The point raised by the right hon. Member for North-West Hampshire is important in terms of dealing with the ONS and the Treasury. There has been considerable discussion with the Treasury about the matter. During his review, Martin Cave discussed his emergent thinking with Treasury officials, to understand the implications for the classification of his proposed changes to the regulatory system. My own officials have discussed the changes proposed in present legislation with the Treasury during the detailed drafting and development of the Bill. A meeting took place on 2 October 2007. After the introduction of the Bill to the House, my officials again considered the changes in the Bill with the Treasury. That took place on 21 December 2007 after the oral evidence sessions.

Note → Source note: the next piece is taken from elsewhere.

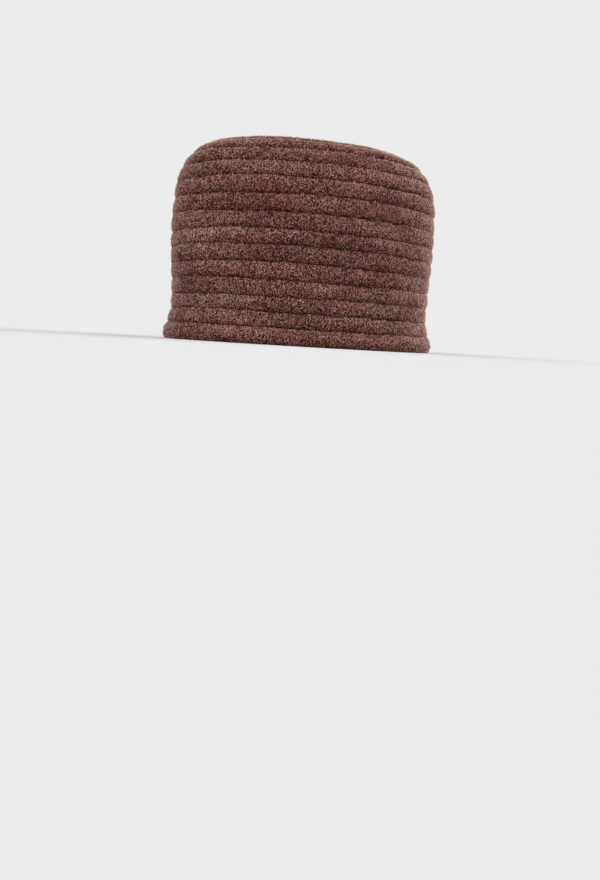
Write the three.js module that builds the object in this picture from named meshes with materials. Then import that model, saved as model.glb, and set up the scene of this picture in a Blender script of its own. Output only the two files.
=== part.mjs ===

Earlier this month on 7 January, the Chief Secretary to the Treasury, my right hon. Friend the Member for Pontefract and Castleford,who was then Minister for Housing, and I met with departmental and Treasury officials. We asked the Treasury at that meeting about the arrangements for taking advice from the ONS—precisely as my right hon. Friend the Member for Greenwich and Woolwich said in response to the question put by the right hon. Member for North-West Hampshire. We asked the Treasury in its capacity as experts on the production of the public finances, and, for want of a better term, the owner of the Government-ONS relationship—
Mr. Love: I am listening intently. As the Minister has indicated, this is a complex area. However, he will be aware of the recent Statistics and Registration Service Act 2007, which gives the ONS and statistics generally much greater independence from the Treasury. I wonder whether he has sought reassurance from the Treasury that his view would be reflected in the new ONS and statistics structure.
Mr. Wright: My hon. Friend has no idea how grateful I am for that intervention.
It being One o’clock, the Chairman adjourned the Committee without Question put, pursuant to the Standing Order.
Adjourned till this day at Four o’clock.